If DSK is convicted of even a small portion of the charges against him, at 62, he’ll die in prison, which would not bother me at all. No matter how long his sentence, he’ll serve it in protective custody as some inmate will want to make their bones over his dead or maimed body. I can only hope he goes away for a long time, as he was an @sshole on a power trip who thought he could do with a hotel maid whatever the hell he wanted. He’s going to find out NYC ain’t France and we don’t take kindly to furriners rapin’ our women then trying to skedaddle on the next flight out.
May 17th, 2011 at 11:57 am
You know, I would have thought that the IMF would have been quick to jump to the defense of one of its “grandees,” and to assert that he had diplomatic immunity, but it appears that they have not yet made such an assertion.
I would also have thought that they would have jumped to his defense just on general principles, because they didn’t want a precedent set that one of their exclusive and rarefied circle, one of the really “important” people, could be handled so roughly and with so little deference and respect; as one French paper put it “like a common criminal”
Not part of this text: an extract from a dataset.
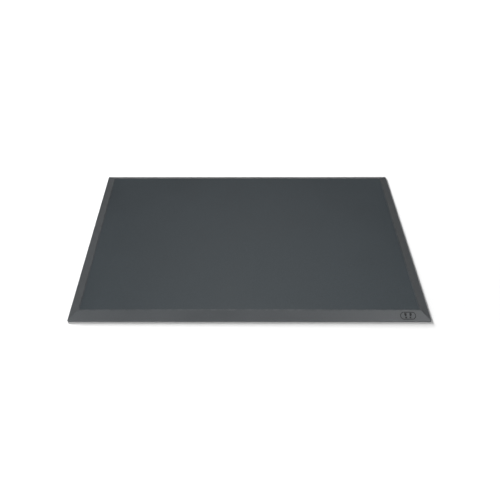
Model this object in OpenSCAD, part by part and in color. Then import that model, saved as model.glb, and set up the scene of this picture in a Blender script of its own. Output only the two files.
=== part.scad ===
// Anti-fatigue standing mat: a cushioned field inside four bevelled, mitred ramps.
// The mat lies on z = 0 with its middle over the origin. X runs along its long side,
// and the front edge, which carries the emblem, faces -Y. Lengths are in millimetres.

/* [Mat] */
// Long side of the mat, along X
mat_length = 914; // [600:1:1530]
// Short side of the mat, along Y
mat_width = 610; // [400:1:915]
// Height of the standing face over the floor
mat_thickness = 16; // [13:0.5:22]
// Radius of the four outer corners, seen from above
corner_radius = 3; // [1:0.5:8]

/* [Ramps] */
// Horizontal run of the sloping face
slope_run = 25; // [22:1:40]
// Height of the upright lip at the foot of the slope
lip_height = 3; // [2:0.5:5]
// Flat border between the top of the slope and the wear surface
land_width = 3; // [2:0.5:6]
// Ledge that carries the edge of the wear surface
ledge_width = 6; // [4:1:12]
// Lap of the base sheet under the ramp
base_lap = 14; // [8:1:20]
// Rounding of the shoulder, where the slope meets the border
shoulder_radius = 3; // [1:0.5:8]
// Rounding of the lip's top edge
lip_radius = 1; // [0.5:0.25:1.5]

/* [Layers] */
// Thickness of the grained wear surface
wear_thickness = 2; // [1.5:0.25:3]
// Thickness of the base sheet
base_thickness = 2; // [1.5:0.25:3]
// Share of the foam's height that the soft upper layer takes
soft_share = 0.5; // [0.3:0.1:0.7]

/* [Suction cups] */
// Diameter of a cup in the underside
cup_diameter = 24; // [12:1:30]
// Depth of a cup
cup_depth = 1; // [0.5:0.1:1.2]
// Distance between cups in a row
cup_pitch = 42; // [36:1:60]
// Rim left clear of cups at the edge of the base sheet
cup_margin = 12; // [6:1:30]

/* [Emblem] */
// Distance from the mat's right-hand edge to the middle of the emblem
emblem_inset = 58; // [52:1:200]
// Length of the emblem's outline, along the ramp
emblem_length = 40; // [34:1:50]
// Height of the emblem's outline, up the slope
emblem_height = 20; // [20:1:22]
// Depth of the pocket that holds the emblem
pocket_depth = 1.2; // [1:0.1:1.5]
// Thickness of the emblem, which lies below the ramp's face
emblem_thickness = 0.8; // [0.5:0.1:0.9]

/* [Hidden] */

// Distances in from the mat's outer edge to the edge of each layer
field_inset = slope_run + land_width;
core_inset = field_inset + ledge_width;
base_inset = core_inset - base_lap;

wear_bottom = mat_thickness - wear_thickness;
core_height = wear_bottom - base_thickness;
soft_height = core_height * soft_share;
soft_bottom = wear_bottom - soft_height;

slope_rise = mat_thickness - lip_height;
slope_angle = atan(slope_rise / slope_run);

// Cups stand in staggered rows, so the rows lie closer than the cups in a row
row_pitch = cup_pitch * sin(60);
cups_long = mat_length - 2 * (base_inset + cup_margin) - cup_diameter;
cups_wide = mat_width - 2 * (base_inset + cup_margin) - cup_diameter;
cup_count = floor(cups_long / cup_pitch);
row_count = floor(cups_wide / row_pitch);

// The emblem is the outline of a pill around a pair of shoe prints. Each print is a sole, which
// narrows from the ball of the foot to the waist, and a heel with a flatter front. The y values
// go up the slope, and each print is turned about its middle, toes outwards.
stroke = 2.2;
print_spacing = 6;
toe_out = 8;
ball_radius = 3.2;
ball_y = 4;
waist_radius = 2.24;
waist_y = 0.6;
heel_radius = 2.4;
heel_y = -4.8;
heel_front_y = -3.3;
heel_front_rise = 0.35;

// Steps in the arc of a rounded corner, sides of the large circles, and sides
// of the small circles in the shoe prints
round_steps = 6;
large_sides = 48;
small_sides = 32;

rubber = "#424a4f";
rubber_ramp = "#494c4f";
rubber_base = "#2e3133";
foam_soft = "#5d6468";
foam_firm = "#383d40";
ink = "#1e2022";

function unit(v) = v / norm(v);

// Points of the arc that rounds a corner between its two neighbours
function fillet(before, corner, after, radius) =
    let (
        u = unit(before - corner),
        v = unit(after - corner),
        half = acos(u * v) / 2,
        centre = corner + unit(u + v) * radius / sin(half),
        first = corner + u * radius / tan(half) - centre,
        last = corner + v * radius / tan(half) - centre,
        turn = acos(unit(first) * unit(last))
    )
    [
        for (step = [0 : round_steps])
            centre + (
                first * sin(turn * (1 - step / round_steps))
                + last * sin(turn * step / round_steps)
            ) / sin(turn)
    ];

// Cross-section of a ramp: x runs in from the mat's edge and y is the height
module ramp_section() {
    foot = [0, 0];
    lip = [0, lip_height];
    shoulder = [slope_run, mat_thickness];
    border = [field_inset, mat_thickness];
    polygon([
        foot,
        each fillet(foot, lip, shoulder, lip_radius),
        each fillet(lip, shoulder, border, shoulder_radius),
        border,
        [field_inset, wear_bottom],
        [core_inset, wear_bottom],
        [core_inset, base_thickness],
        [base_inset, base_thickness],
        [base_inset, 0],
    ]);
}

// Plan of the mat along one edge, which lies on y = 0, with the two outer corners rounded
module edge_outline(length) {
    left = [-length / 2, 0];
    right = [length / 2, 0];
    up = [0, core_inset * 2];
    polygon([
        each fillet(left + up, left, right, corner_radius),
        each fillet(left, right, right + up, corner_radius),
        right + up,
        left + up,
    ]);
}

// Plan of one ramp: a strip whose two ends are cut at 45 degrees
module mitred_plan(length) {
    intersection() {
        edge_outline(length);
        polygon([
            [-length / 2, 0],
            [length / 2, 0],
            [length / 2 - core_inset, core_inset],
            [core_inset - length / 2, core_inset],
        ]);
    }
}

// One ramp with its outer face on y = 0 and its slope rising towards +Y
module ramp(length) {
    intersection() {
        rotate([90, 0, 90])
            linear_extrude(height = length, center = true)
                ramp_section();
        linear_extrude(height = mat_thickness)
            mitred_plan(length);
    }
}

// Moves a ramp out to one side of the mat, turned about the middle
module at_side(turn, distance) {
    rotate([0, 0, turn])
        translate([0, -distance, 0])
            children();
}

// Sheet of one layer, centred, its edge the same distance in from the mat's edge all round
module layer(inset, bottom, height) {
    translate([0, 0, bottom])
        linear_extrude(height = height)
            square([mat_length - 2 * inset, mat_width - 2 * inset], center = true);
}

// Frame with its origin on the front slope, x along the ramp, y up the slope and z out of it
module on_front_slope() {
    translate([
        mat_length / 2 - emblem_inset,
        slope_run / 2 - mat_width / 2,
        lip_height + slope_rise / 2
    ])
        rotate([slope_angle, 0, 0])
            children();
}

module pill(length, height) {
    reach = (length - height) / 2;
    square([2 * reach, height], center = true);
    for (side = [-1, 1])
        translate([side * reach, 0])
            circle(d = height, $fn = large_sides);
}

module shoe_print() {
    hull() {
        translate([0, ball_y])
            circle(r = ball_radius, $fn = small_sides);
        translate([0, waist_y])
            circle(r = waist_radius, $fn = small_sides);
    }
    hull() {
        translate([0, heel_y])
            circle(r = heel_radius, $fn = small_sides);
        translate([0, heel_front_y])
            scale([1, heel_front_rise])
                circle(r = heel_radius, $fn = small_sides);
    }
}

module emblem_shape() {
    difference() {
        pill(emblem_length, emblem_height);
        pill(emblem_length - 2 * stroke, emblem_height - 2 * stroke);
    }
    for (side = [-1, 1])
        translate([side * print_spacing, 0])
            rotate(-side * toe_out)
                shoe_print();
}

// The emblem's strokes as solids that go down a depth below the ramp's face
module emblem_solid(top, bottom) {
    on_front_slope()
        translate([0, 0, -bottom])
            linear_extrude(height = bottom - top)
                emblem_shape();
}

// Cups of the underside, in staggered rows
module suction_cups() {
    for (row = [0 : row_count]) {
        shift = row % 2 == 0 ? 0 : cup_pitch / 2;
        last = row % 2 == 0 ? cup_count : cup_count - 1;
        for (cup = [0 : last])
            translate([
                (cup - cup_count / 2) * cup_pitch + shift,
                (row - row_count / 2) * row_pitch
            ])
                circle(d = cup_diameter, $fn = large_sides);
    }
}

module wear_surface() {
    color(rubber)
        layer(field_inset, wear_bottom, wear_thickness);
}

module comfort_core() {
    color(foam_soft)
        layer(core_inset, soft_bottom, soft_height);
}

module support_core() {
    color(foam_firm)
        layer(core_inset, base_thickness, core_height - soft_height);
}

module base_sheet() {
    color(rubber_base)
        difference() {
            layer(base_inset, 0, base_thickness);
            translate([0, 0, -cup_depth])
                linear_extrude(height = 2 * cup_depth)
                    suction_cups();
        }
}

module front_ramp() {
    color(rubber_ramp)
        difference() {
            at_side(0, mat_width / 2)
                ramp(mat_length);
            emblem_solid(-pocket_depth, pocket_depth);
        }
}

module back_ramp() {
    color(rubber_ramp)
        at_side(180, mat_width / 2)
            ramp(mat_length);
}

module left_ramp() {
    color(rubber_ramp)
        at_side(-90, mat_length / 2)
            ramp(mat_width);
}

module right_ramp() {
    color(rubber_ramp)
        at_side(90, mat_length / 2)
            ramp(mat_width);
}

module emblem() {
    color(ink)
        emblem_solid(pocket_depth - emblem_thickness, pocket_depth);
}

wear_surface();
comfort_core();
support_core();
base_sheet();
front_ramp();
back_ramp();
left_ramp();
right_ramp();
emblem();
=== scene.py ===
# %% [markdown]
# # A cushioned standing mat
#
# An anti-fatigue mat is a sandwich. A grained rubber sheet is stood on, two sheets of foam
# below it give way under the feet, and a rubber base grips the floor. Four sloping ramps,
# mitred at the corners like a picture frame, hold the stack and stop people from tripping.
#
# The CAD model gives the place and size of every layer. Each cell below builds one piece the
# way it could be made by hand in Blender: a primitive, a few edit-mode operators, and a
# finish made of shader nodes.

# %% Load the frame
import math

import bmesh
import bpy
from mathutils import Matrix, Vector


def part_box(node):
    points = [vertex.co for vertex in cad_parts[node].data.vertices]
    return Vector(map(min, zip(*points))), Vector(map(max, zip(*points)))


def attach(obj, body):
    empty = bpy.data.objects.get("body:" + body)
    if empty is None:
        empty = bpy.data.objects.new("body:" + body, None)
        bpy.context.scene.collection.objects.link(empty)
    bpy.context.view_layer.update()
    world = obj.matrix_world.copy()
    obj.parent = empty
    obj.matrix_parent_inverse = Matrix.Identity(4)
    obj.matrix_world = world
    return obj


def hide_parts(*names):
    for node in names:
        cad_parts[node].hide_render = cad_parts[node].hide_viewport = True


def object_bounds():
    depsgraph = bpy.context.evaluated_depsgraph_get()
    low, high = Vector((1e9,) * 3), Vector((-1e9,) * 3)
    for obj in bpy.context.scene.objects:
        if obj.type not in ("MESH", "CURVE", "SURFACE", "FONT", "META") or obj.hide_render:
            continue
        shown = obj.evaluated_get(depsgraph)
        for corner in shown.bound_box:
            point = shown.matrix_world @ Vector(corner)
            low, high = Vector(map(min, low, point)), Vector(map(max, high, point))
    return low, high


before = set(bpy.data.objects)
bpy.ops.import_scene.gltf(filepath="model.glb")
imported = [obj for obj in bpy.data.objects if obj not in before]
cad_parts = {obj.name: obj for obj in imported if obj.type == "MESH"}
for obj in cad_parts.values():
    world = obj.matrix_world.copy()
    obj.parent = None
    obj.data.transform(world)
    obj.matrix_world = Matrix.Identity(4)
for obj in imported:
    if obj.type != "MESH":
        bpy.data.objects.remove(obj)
cad_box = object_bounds()
MM = 0.001
print("CAD nodes:", ", ".join(sorted(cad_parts)))
print("CAD box in mm:", [round(side / MM, 1) for side in cad_box[1] - cad_box[0]])

# %% [markdown]
# ## The driving dimensions
#
# A layer's box says how far it sits in from the mat's edge, so the steps of the ramp's
# section can be read from the neighbours that the ramp holds. Only the slope and the small
# roundings are stated here, because no neighbour touches them.

# %% Read the layers' places
outer_low, outer_high = cad_box
mat_length = outer_high.x - outer_low.x
mat_width = outer_high.y - outer_low.y
mat_top = outer_high.z

wear_low, wear_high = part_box("wear_surface")
base_low, base_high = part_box("base_sheet")
core_low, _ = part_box("comfort_core")

field_inset = wear_low.y - outer_low.y
base_inset = base_low.y - outer_low.y
core_inset = core_low.y - outer_low.y
print("Insets in mm: field", round(field_inset / MM, 1), "base", round(base_inset / MM, 1),
      "core", round(core_inset / MM, 1))

# %% State the ramp's slope and roundings
slope_run = 25 * MM
lip_height = 3 * MM
lip_radius = 1 * MM
shoulder_radius = 3 * MM
corner_radius = 3 * MM
seam_chamfer = 0.3 * MM

slope_rise = mat_top - lip_height
slope_angle = math.atan(slope_rise / slope_run)
slope_normal = Vector((0, -math.sin(slope_angle), math.cos(slope_angle)))
print("The ramps slope at", round(math.degrees(slope_angle), 1), "degrees")

# %% [markdown]
# ## Small tools for modelling by hand
#
# An operator acts on whatever is selected. These helpers do what the mouse would do: clear
# the selection, start a block, pick faces or edges by where they are, cut with a plane, ease
# the corners of a piece, and carve one piece with another.

# %% Clear the selection, or work on one piece alone
def nothing_selected():
    if bpy.context.object and bpy.context.object.mode != "OBJECT":
        bpy.ops.object.mode_set(mode="OBJECT")
    bpy.ops.object.select_all(action="DESELECT")


def work_on(piece):
    nothing_selected()
    piece.select_set(True)
    bpy.context.view_layer.objects.active = piece


# %% Start a block and apply its size
def start_block(name, low, high):
    nothing_selected()
    low, high = Vector(low), Vector(high)
    bpy.ops.mesh.primitive_cube_add(size=1, location=(low + high) / 2)
    block = bpy.context.object
    block.name = name
    block.scale = high - low
    bpy.ops.object.transform_apply(location=True, rotation=True, scale=True)
    return block


# %% Pick faces and edges by their place
TINY = 1e-6
FACING = 0.9


def near(a, b):
    return abs(a - b) < 2 * TINY


def pick(kind, test):
    bpy.ops.mesh.select_mode(type=kind)
    bpy.ops.mesh.select_all(action="DESELECT")
    shape = bmesh.from_edit_mesh(bpy.context.object.data)
    shape.normal_update()
    found = [part for part in (shape.faces if kind == "FACE" else shape.edges) if test(part)]
    for part in found:
        part.select_set(True)
    bmesh.update_edit_mesh(bpy.context.object.data)
    return len(found)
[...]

However, I note that no less than four candidates for his job have already been proposed, and I am guessing that DSK was a real piece of work and had made a lot of enemies, so that pretty much everyone concerned it quite satisfied to see him brought low and kicked to the curb.
He could even have been–as sources on the Left in France have accused–”set up” but, if so, it was apparently absurdly easy to do so given his “way with the ladies.”
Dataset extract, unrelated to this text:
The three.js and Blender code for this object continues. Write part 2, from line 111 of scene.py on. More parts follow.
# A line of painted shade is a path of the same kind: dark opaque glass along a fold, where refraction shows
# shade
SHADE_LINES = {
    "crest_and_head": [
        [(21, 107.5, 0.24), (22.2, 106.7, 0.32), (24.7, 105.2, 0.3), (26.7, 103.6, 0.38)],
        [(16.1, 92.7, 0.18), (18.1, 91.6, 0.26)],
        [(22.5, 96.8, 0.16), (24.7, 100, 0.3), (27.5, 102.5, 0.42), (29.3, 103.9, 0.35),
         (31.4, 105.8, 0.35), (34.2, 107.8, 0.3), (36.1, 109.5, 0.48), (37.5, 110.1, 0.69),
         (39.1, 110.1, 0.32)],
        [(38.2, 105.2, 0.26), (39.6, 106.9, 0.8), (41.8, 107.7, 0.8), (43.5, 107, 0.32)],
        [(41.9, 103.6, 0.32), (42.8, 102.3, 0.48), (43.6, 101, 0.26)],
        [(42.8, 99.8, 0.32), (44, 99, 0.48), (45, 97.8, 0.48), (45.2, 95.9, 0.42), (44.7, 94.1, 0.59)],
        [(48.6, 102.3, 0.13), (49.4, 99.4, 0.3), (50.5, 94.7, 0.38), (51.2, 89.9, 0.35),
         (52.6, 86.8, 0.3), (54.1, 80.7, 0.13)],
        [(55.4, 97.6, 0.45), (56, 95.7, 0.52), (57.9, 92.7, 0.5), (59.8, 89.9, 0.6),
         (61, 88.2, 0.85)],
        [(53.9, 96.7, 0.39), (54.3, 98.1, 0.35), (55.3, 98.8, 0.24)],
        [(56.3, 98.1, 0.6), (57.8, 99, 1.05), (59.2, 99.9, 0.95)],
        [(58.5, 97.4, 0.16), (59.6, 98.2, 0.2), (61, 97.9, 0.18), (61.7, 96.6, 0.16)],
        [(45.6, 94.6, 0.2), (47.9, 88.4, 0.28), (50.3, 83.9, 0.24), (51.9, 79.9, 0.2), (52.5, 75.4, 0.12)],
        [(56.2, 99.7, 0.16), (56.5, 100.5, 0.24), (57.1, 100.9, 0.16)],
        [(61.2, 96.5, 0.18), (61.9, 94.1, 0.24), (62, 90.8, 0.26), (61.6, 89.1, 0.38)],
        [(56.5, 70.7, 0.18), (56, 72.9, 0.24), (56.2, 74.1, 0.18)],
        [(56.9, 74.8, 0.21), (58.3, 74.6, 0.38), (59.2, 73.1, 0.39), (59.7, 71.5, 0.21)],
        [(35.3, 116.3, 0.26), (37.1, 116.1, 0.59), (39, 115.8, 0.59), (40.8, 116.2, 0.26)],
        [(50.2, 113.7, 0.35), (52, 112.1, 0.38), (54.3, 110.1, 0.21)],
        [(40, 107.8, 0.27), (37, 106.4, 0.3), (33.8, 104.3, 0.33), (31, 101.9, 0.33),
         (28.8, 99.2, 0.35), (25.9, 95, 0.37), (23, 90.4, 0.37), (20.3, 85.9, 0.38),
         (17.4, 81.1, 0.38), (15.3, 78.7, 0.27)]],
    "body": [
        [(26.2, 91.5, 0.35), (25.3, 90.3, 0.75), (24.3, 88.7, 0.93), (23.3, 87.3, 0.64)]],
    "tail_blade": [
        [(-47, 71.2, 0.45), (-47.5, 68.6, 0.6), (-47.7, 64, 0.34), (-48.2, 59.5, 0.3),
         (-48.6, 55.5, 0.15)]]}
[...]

It says that he was a “former Communist.” Ever wonder what happened to all those Communists in Europe when the Wall fell and the U.S.S.R. disintegrated?
Well, apparently, a few still called themselves “Communists,” but the majority took on new disguises as “Socialists,” and many now suddenly became ardent “Environmentalists.” I wonder if DSK was one of those guys.
May 17th, 2011 at 2:22 pm
The Japanese have this idea that America pursues the Way of World Justice. This is seen alternatively as natural (for the strongest to have such a goal) and otherwise as annoying when it interferes with local affairs.